**MATERIAL PROVIDED:**
>>>>>

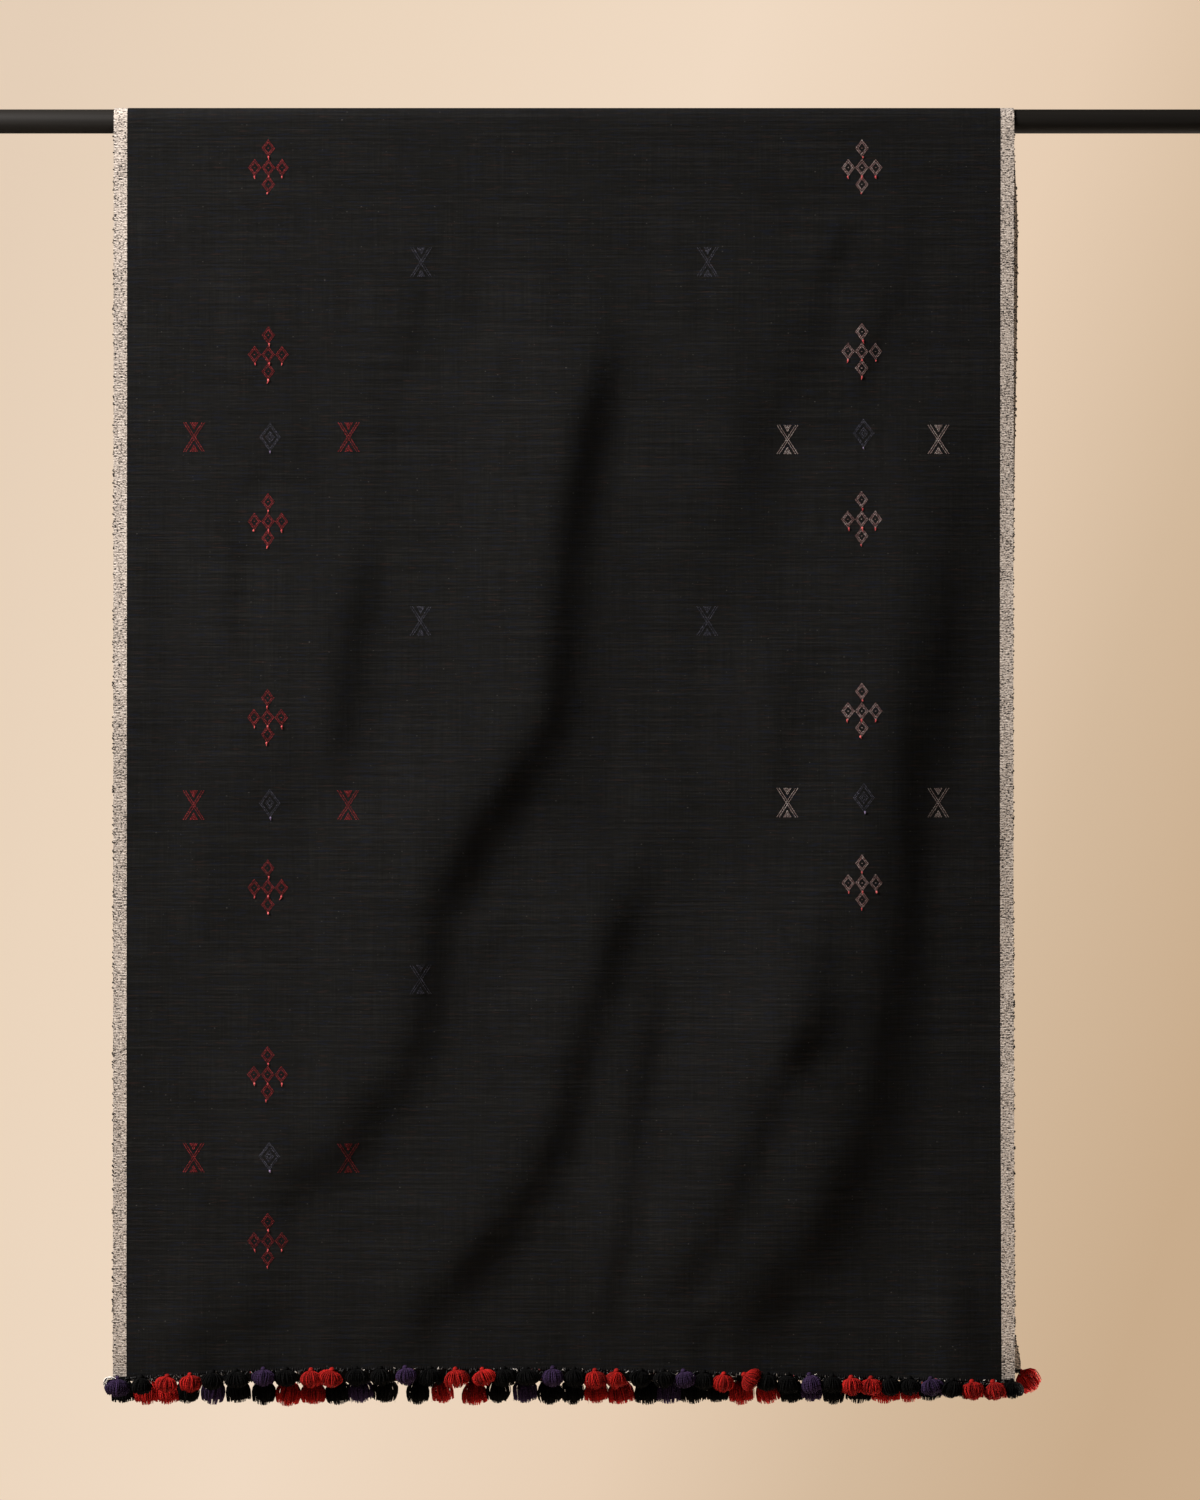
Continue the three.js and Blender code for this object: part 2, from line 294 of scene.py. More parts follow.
    def relief(self, height: Socket, depth: float, strength: float = 1.0) -> None:
        """Bumps the surface.

        Args:
            height: the height, from 0 to 1.
            depth: what a height of 1 is, in millimetres.
            strength: how much of the bump shows.
        """
        made = self.node("Bump", Height=height, Strength=strength, Distance=depth * MM)
        self.tree.links.new(made.outputs["Normal"], self.shader.inputs["Normal"])

    def paint(self, colour: Socket) -> None:
        """Links the base colour."""
        self.tree.links.new(colour, self.shader.inputs["Base Color"])


@dataclass(frozen=True)
class GroundFinish:
    """The near-black ground: a fine plain weave with thick and thin yarns both ways."""

    dark: Colour = (0.0050, 0.0049, 0.0046)
    mid: Colour = (0.0095, 0.0092, 0.0087)
    light: Colour = (0.0176, 0.0169, 0.0159)
    warm: Colour = (0.0190, 0.0125, 0.0110)
    cool: Colour = (0.0092, 0.0100, 0.0134)
    fleck: Colour = (0.060, 0.055, 0.051)
    weft: Grain = (9.0, 640.0, 1.0)
    slub: Grain = (95.0, 1050.0, 6.0)
    warp: Grain = (720.0, 18.0, 2.0)
    patch: Grain = (14.0, 40.0, 3.0)
    dye: Grain = (60.0, 700.0, 4.0)
    speck: Grain = (520.0, 760.0, 5.0)
    threads: Grain = (1500.0, 1500.0, 0.0)
    relief: float = 0.16

    def make(self) -> bpy.types.Material:
        """Builds the material.

        Returns:
            The finished material.
        """
        mix = Recipe("black slubbed cloth")
        mix.set(Roughness=0.9, Specular_IOR_Level=0.02)
        tone = mix.sum(mix.grain(self.weft), mix.grain(self.slub), 0.6)
        tone = mix.sum(tone, mix.grain(self.warp), 0.5)
        tone = mix.sum(tone, mix.grain(self.patch, 3.0), 0.25)
        tone = mix.step(tone, 0.76, 1.58)
        base = mix.ramp(tone, [(0.0, self.dark), (0.55, self.mid), (1.0, self.light)])
        hue = mix.grain(self.dye, 1.0)
        base = mix.blend(base, self.warm, mix.step(hue, 0.63, 0.78))
        base = mix.blend(base, self.cool, mix.step(hue, 0.44, 0.30))
        mix.paint(mix.blend(base, self.fleck, mix.step(mix.grain(self.speck, 0.0), 0.81, 0.90)))
        where = mix.place(*self.threads)
        weave = mix.sum(mix.wave(where, True, 0.4), mix.wave(where, False, 0.4), 1.0)
        mix.relief(mix.sum(weave, tone, 1.6), self.relief, 0.8)
        return mix.material


@dataclass(frozen=True)
class BorderFinish:
    """A selvedge: ivory and grey yarns twisted together, with dark flecks."""

    name: str
    # painted light: how much paler the pale yarns are painted; above 1 where a border stands in for more
    # light than the lamps give it
    painted_light_paleness: float = 1.0
    light: Colour = (0.54, 0.465, 0.40)
    mid: Colour = (0.36, 0.30, 0.255)
    bright: Colour = (0.70, 0.625, 0.55)
    fleck: Colour = (0.020, 0.018, 0.017)
    twist: Grain = (640.0, 1000.0, 1.0)
    streak: Grain = (240.0, 1250.0, 2.0)
    patch: Grain = (60.0, 45.0, 3.0)
    threads: Grain = (820.0, 820.0, 0.0)
    relief: float = 0.25

    def make(self) -> bpy.types.Material:
        """Builds the material.

        Returns:
            The finished material.
        """
        mix = Recipe(self.name)
        mix.set(Roughness=0.85, Specular_IOR_Level=0.25, Sheen_Weight=0.06)
        tone = mix.sum(mix.grain(self.twist), mix.grain(self.streak, 1.0), 0.6)
        tone = mix.sum(tone, mix.grain(self.patch, 3.0), 0.2)
        pale = ((0.42, self.mid), (0.72, self.light), (1.0, self.bright))
        stops = [(0.0, self.fleck), (0.29, self.fleck)]
        stops += [(at, tuple(self.painted_light_paleness * c for c in colour)) for at, colour in pale]
        mix.paint(mix.ramp(mix.step(tone, 0.63, 1.17), stops))
        threads = mix.wave(mix.place(*self.threads), False, 1.2)
        mix.relief(mix.sum(threads, tone, 1.2), self.relief, 0.8)
        return mix.material


@dataclass(frozen=True)
class YarnFinish:
    """Plied yarn, each strand a little lighter or darker than the next."""

    name: str
    dark: Colour
    light: Colour
    sheen: float = 0.05
    shine: float = 0.12
    plies: Grain = (1.0, 620.0, 0.0)
    ply_slant: float = 0.6
    relief: float = 0.22

    def make(self) -> bpy.types.Material:
        """Builds the material.

        Returns:
            The finished material.
        """
        mix = Recipe(self.name)
        mix.set(Roughness=0.85, Specular_IOR_Level=self.shine)
        mix.set(Sheen_Weight=self.sheen, Sheen_Roughness=0.4)
        fuzz = mix.grain(FUZZ)
        tone = mix.sum(mix.shade(), fuzz, 0.5)
        mix.paint(mix.ramp(mix.step(tone, 0.15, 1.3), [(0.0, self.dark), (1.0, self.light)]))
        twist = mix.node("Mapping", Vector=mix.place(*self.plies))
        twist.inputs["Rotation"].default_value = (0.0, 0.0, self.ply_slant)
        plies = mix.wave(twist.outputs["Vector"], False)
        mix.relief(mix.sum(plies, fuzz, 0.8), self.relief, 0.9)
        return mix.material


@dataclass(frozen=True)
class MixedYarnFinish:
    """Cut ends of several colours side by side, as along the hem."""

    name: str
    stops: tuple[tuple[float, Colour], ...]
    soil: Colour = (0.02, 0.018, 0.017)
    relief: float = 0.25

    def make(self) -> bpy.types.Material:
        """Builds the material.

        Returns:
            The finished material.
        """
        mix = Recipe(self.name)
        mix.set(Roughness=0.85, Specular_IOR_Level=0.25, Sheen_Weight=0.15)
        made = mix.ramp(mix.shade(), self.stops)
        made.node.color_ramp.interpolation = "CONSTANT"
        fuzz = mix.grain(FUZZ)
        mix.paint(mix.blend(made, self.soil, mix.step(fuzz, 0.5, 0.25)))
        mix.relief(fuzz, self.relief)
        return mix.material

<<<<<

**SHORT EXERCISE:**
Extract every line above exactly as it stands.

**WRITTEN RESPONSE:**
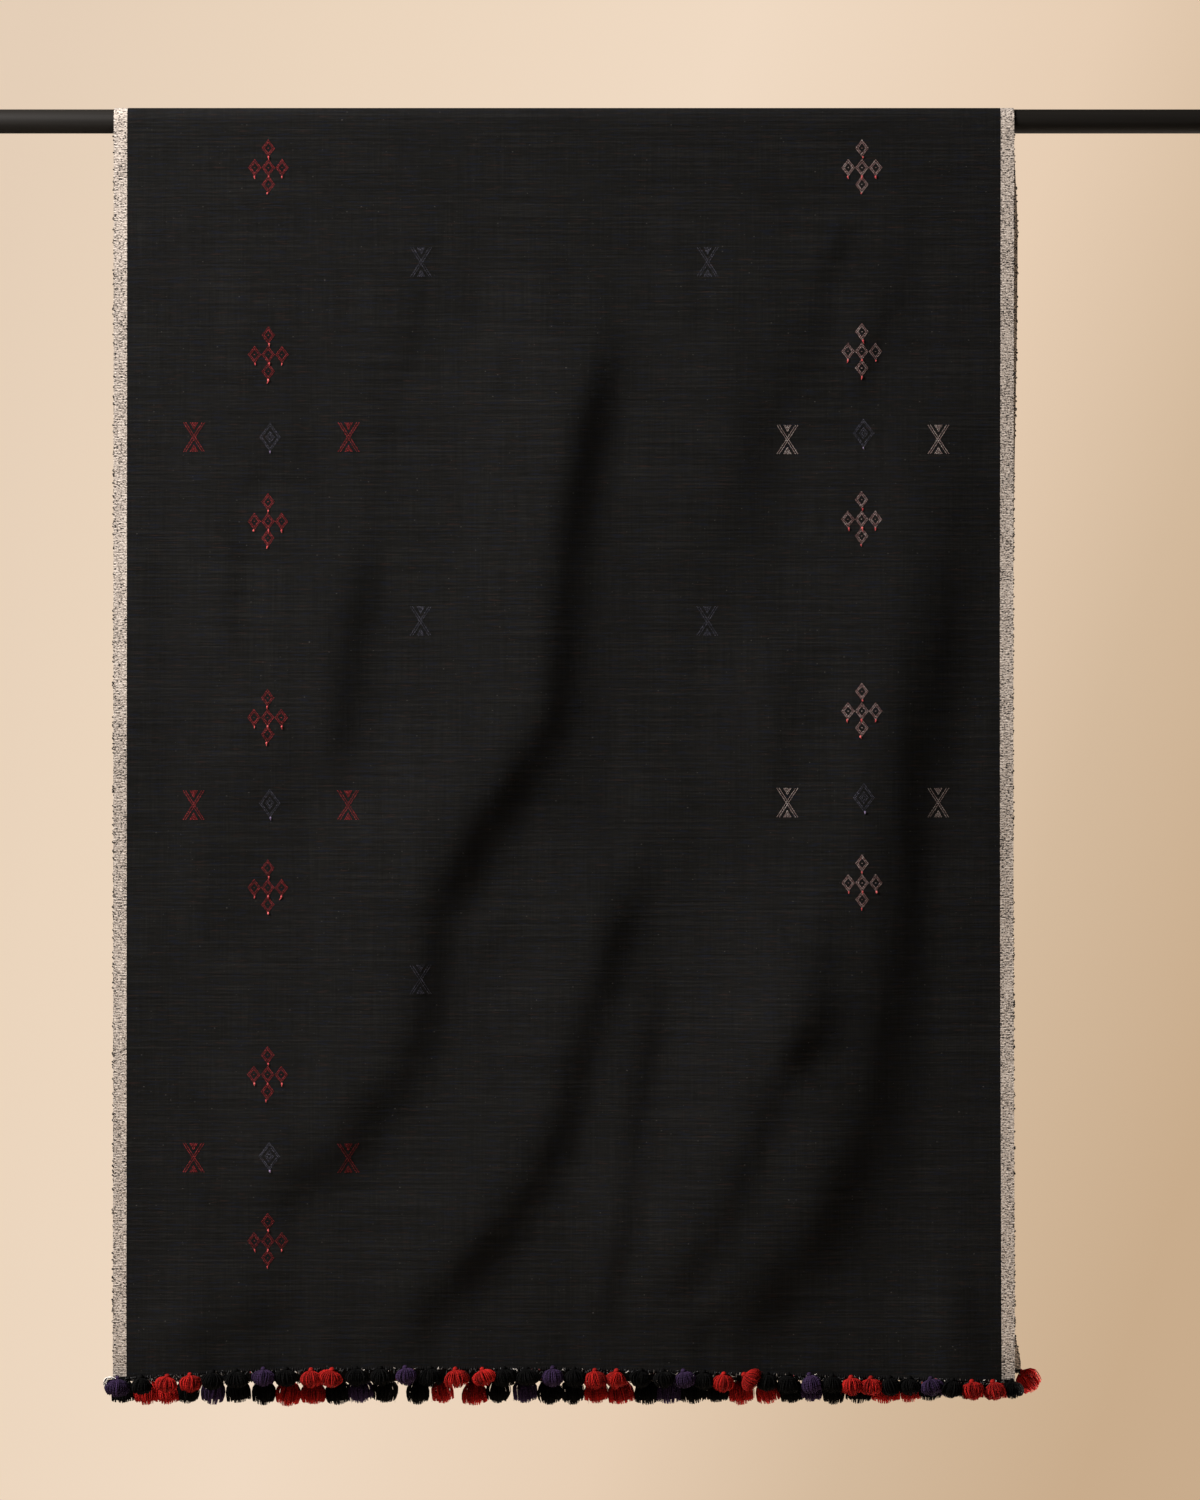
Continue the three.js and Blender code for this object: part 2, from line 294 of scene.py. More parts follow.
    def relief(self, height: Socket, depth: float, strength: float = 1.0) -> None:
        """Bumps the surface.

        Args:
            height: the height, from 0 to 1.
            depth: what a height of 1 is, in millimetres.
            strength: how much of the bump shows.
        """
        made = self.node("Bump", Height=height, Strength=strength, Distance=depth * MM)
        self.tree.links.new(made.outputs["Normal"], self.shader.inputs["Normal"])

    def paint(self, colour: Socket) -> None:
        """Links the base colour."""
        self.tree.links.new(colour, self.shader.inputs["Base Color"])


@dataclass(frozen=True)
class GroundFinish:
    """The near-black ground: a fine plain weave with thick and thin yarns both ways."""

    dark: Colour = (0.0050, 0.0049, 0.0046)
    mid: Colour = (0.0095, 0.0092, 0.0087)
    light: Colour = (0.0176, 0.0169, 0.0159)
    warm: Colour = (0.0190, 0.0125, 0.0110)
    cool: Colour = (0.0092, 0.0100, 0.0134)
    fleck: Colour = (0.060, 0.055, 0.051)
    weft: Grain = (9.0, 640.0, 1.0)
    slub: Grain = (95.0, 1050.0, 6.0)
    warp: Grain = (720.0, 18.0, 2.0)
    patch: Grain = (14.0, 40.0, 3.0)
    dye: Grain = (60.0, 700.0, 4.0)
    speck: Grain = (520.0, 760.0, 5.0)
    threads: Grain = (1500.0, 1500.0, 0.0)
    relief: float = 0.16

    def make(self) -> bpy.types.Material:
        """Builds the material.

        Returns:
            The finished material.
        """
        mix = Recipe("black slubbed cloth")
        mix.set(Roughness=0.9, Specular_IOR_Level=0.02)
        tone = mix.sum(mix.grain(self.weft), mix.grain(self.slub), 0.6)
        tone = mix.sum(tone, mix.grain(self.warp), 0.5)
        tone = mix.sum(tone, mix.grain(self.patch, 3.0), 0.25)
        tone = mix.step(tone, 0.76, 1.58)
        base = mix.ramp(tone, [(0.0, self.dark), (0.55, self.mid), (1.0, self.light)])
        hue = mix.grain(self.dye, 1.0)
        base = mix.blend(base, self.warm, mix.step(hue, 0.63, 0.78))
        base = mix.blend(base, self.cool, mix.step(hue, 0.44, 0.30))
        mix.paint(mix.blend(base, self.fleck, mix.step(mix.grain(self.speck, 0.0), 0.81, 0.90)))
        where = mix.place(*self.threads)
        weave = mix.sum(mix.wave(where, True, 0.4), mix.wave(where, False, 0.4), 1.0)
        mix.relief(mix.sum(weave, tone, 1.6), self.relief, 0.8)
        return mix.material


@dataclass(frozen=True)
class BorderFinish:
    """A selvedge: ivory and grey yarns twisted together, with dark flecks."""

    name: str
    # painted light: how much paler the pale yarns are painted; above 1 where a border stands in for more
    # light than the lamps give it
    painted_light_paleness: float = 1.0
    light: Colour = (0.54, 0.465, 0.40)
    mid: Colour = (0.36, 0.30, 0.255)
    bright: Colour = (0.70, 0.625, 0.55)
    fleck: Colour = (0.020, 0.018, 0.017)
    twist: Grain = (640.0, 1000.0, 1.0)
    streak: Grain = (240.0, 1250.0, 2.0)
    patch: Grain = (60.0, 45.0, 3.0)
    threads: Grain = (820.0, 820.0, 0.0)
    relief: float = 0.25

    def make(self) -> bpy.types.Material:
        """Builds the material.

        Returns:
            The finished material.
        """
        mix = Recipe(self.name)
        mix.set(Roughness=0.85, Specular_IOR_Level=0.25, Sheen_Weight=0.06)
        tone = mix.sum(mix.grain(self.twist), mix.grain(self.streak, 1.0), 0.6)
        tone = mix.sum(tone, mix.grain(self.patch, 3.0), 0.2)
        pale = ((0.42, self.mid), (0.72, self.light), (1.0, self.bright))
        stops = [(0.0, self.fleck), (0.29, self.fleck)]
        stops += [(at, tuple(self.painted_light_paleness * c for c in colour)) for at, colour in pale]
        mix.paint(mix.ramp(mix.step(tone, 0.63, 1.17), stops))
        threads = mix.wave(mix.place(*self.threads), False, 1.2)
        mix.relief(mix.sum(threads, tone, 1.2), self.relief, 0.8)
        return mix.material


@dataclass(frozen=True)
class YarnFinish:
    """Plied yarn, each strand a little lighter or darker than the next."""

    name: str
    dark: Colour
    light: Colour
    sheen: float = 0.05
    shine: float = 0.12
    plies: Grain = (1.0, 620.0, 0.0)
    ply_slant: float = 0.6
    relief: float = 0.22

    def make(self) -> bpy.types.Material:
        """Builds the material.

        Returns:
            The finished material.
        """
        mix = Recipe(self.name)
        mix.set(Roughness=0.85, Specular_IOR_Level=self.shine)
        mix.set(Sheen_Weight=self.sheen, Sheen_Roughness=0.4)
        fuzz = mix.grain(FUZZ)
        tone = mix.sum(mix.shade(), fuzz, 0.5)
        mix.paint(mix.ramp(mix.step(tone, 0.15, 1.3), [(0.0, self.dark), (1.0, self.light)]))
        twist = mix.node("Mapping", Vector=mix.place(*self.plies))
        twist.inputs["Rotation"].default_value = (0.0, 0.0, self.ply_slant)
        plies = mix.wave(twist.outputs["Vector"], False)
        mix.relief(mix.sum(plies, fuzz, 0.8), self.relief, 0.9)
        return mix.material


@dataclass(frozen=True)
class MixedYarnFinish:
    """Cut ends of several colours side by side, as along the hem."""

    name: str
    stops: tuple[tuple[float, Colour], ...]
    soil: Colour = (0.02, 0.018, 0.017)
    relief: float = 0.25

    def make(self) -> bpy.types.Material:
        """Builds the material.

        Returns:
            The finished material.
        """
        mix = Recipe(self.name)
        mix.set(Roughness=0.85, Specular_IOR_Level=0.25, Sheen_Weight=0.15)
        made = mix.ramp(mix.shade(), self.stops)
        made.node.color_ramp.interpolation = "CONSTANT"
        fuzz = mix.grain(FUZZ)
        mix.paint(mix.blend(made, self.soil, mix.step(fuzz, 0.5, 0.25)))
        mix.relief(fuzz, self.relief)
        return mix.material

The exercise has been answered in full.